The Republican legislator who pushed hardest for it said even he occasionally forgets himself and calls it a tax. Several conservative groups say it is a punishing tax, capable of doing what Corbett vowed to avoid: driving away an industry that is creating jobs.

"A fee is tied to actual impacts, whether regulation, or inspection, or actual costs to the government for an activity," said Matt Brouillette, who heads the Commonwealth Foundation, a Harrisburg-based free-market think tank. "This fee is tied to gas prices and has nothing to with actual costs."

Americans for Tax Reform (ATR), the Washington-based group led by Grover Norquist, e-mailed Pennsylvania legislators last week as they were poised to vote on the bill: "ATR will notify and remind your constituents as to how you vote on this unnecessary tax increase."

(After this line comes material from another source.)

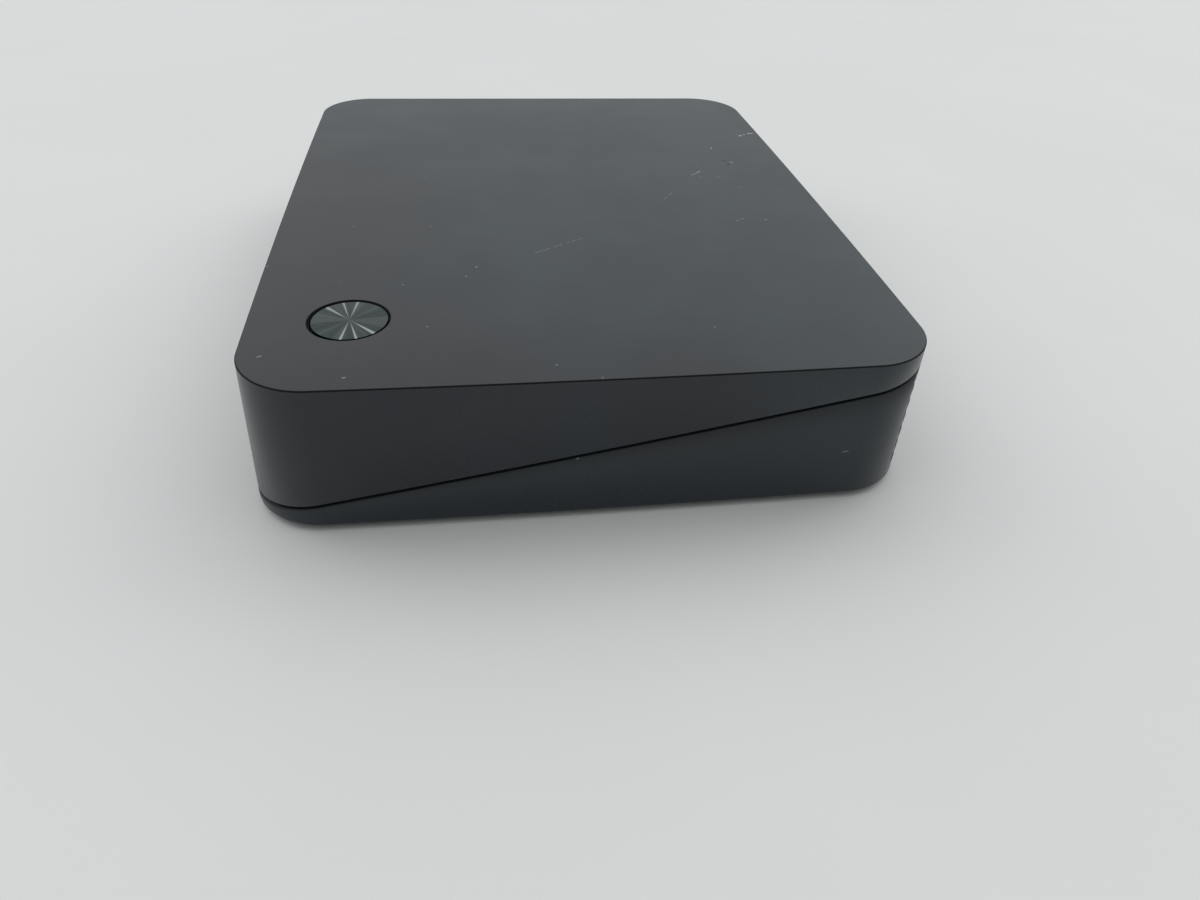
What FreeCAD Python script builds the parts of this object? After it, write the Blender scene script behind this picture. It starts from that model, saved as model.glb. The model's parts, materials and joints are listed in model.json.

Corbett, one of many officeholders around the country who signed Norquist's no-tax pledge, has noted that unlike taxes, the fee's proceeds would not go to the state's main money pot, the general fund. Instead, 60 percent would go to communities where roads, bridges, water systems, and safety costs have been directly affected by the drilling. The rest would be doled out statewide - thus including places like the Philadelphia area, where there is no drilling - for infrastructure and environmental programs.

Dan Schulder, a tax lawyer at the Cozen O'Connor firm, said the question of whether it was a fee or a tax may boil down to semantics.

In general, he said, fees recoup costs of doing business. For instance: When you get a driver's license, you pay a fee for the service - for the labor of the people who process your information and take your photo.

Schulder, for one, said his vote was in the fee column.

In the end, said pollster and political scientist G. Terry Madonna of Franklin and Marshall College, what matters is that most Pennsylvanians, in poll after poll, favored a levy on the drillers, whether a tax or a fee. Moreover, he said, it will be paid by corporations, not by ordinary taxpayers.

"It doesn't really matter what you call it, because it's popular," said Madonna, adding: "I don't think the voters will hold it against the governor, and not a single legislator will lose his or her seat because they voted for this."

The growth in support for a levy put some of Corbett's fellow Republicans in the legislature in a bind in 2011. Some, too, had taken Norquist's pledge, but angry constituents wanted drillers taxed.

Adamant as Corbett was, he left the door open to considering a fee. Enter Senate President Pro Tempore Joe Scarnati (R., Jefferson).

In an interview Friday, Scarnati said that one night in 2011 - when he was on a ladder spackling a wall in his house - it occurred to him that the local landfill paid an "impact fee." Would Corbett, who once worked as a lawyer for the disposal giant Waste Management Inc., support such a fee?

Meanwhile, Corbett created a shale task force and told it not to consider a tax. The panel eventually called for an impact fee; so did a bill that Scarnati introduced.

Corbett finally threw his support behind a fee last fall; from there, it was a matter of working out the details and getting the votes.

Scarnati, who did not sign the Norquist pledge, acknowledged that sometimes he slips up and calls the fee a tax. "And whoever wants to call it a tax, that's fine. But to me, I think we hit a fair balance, and that is all that matters."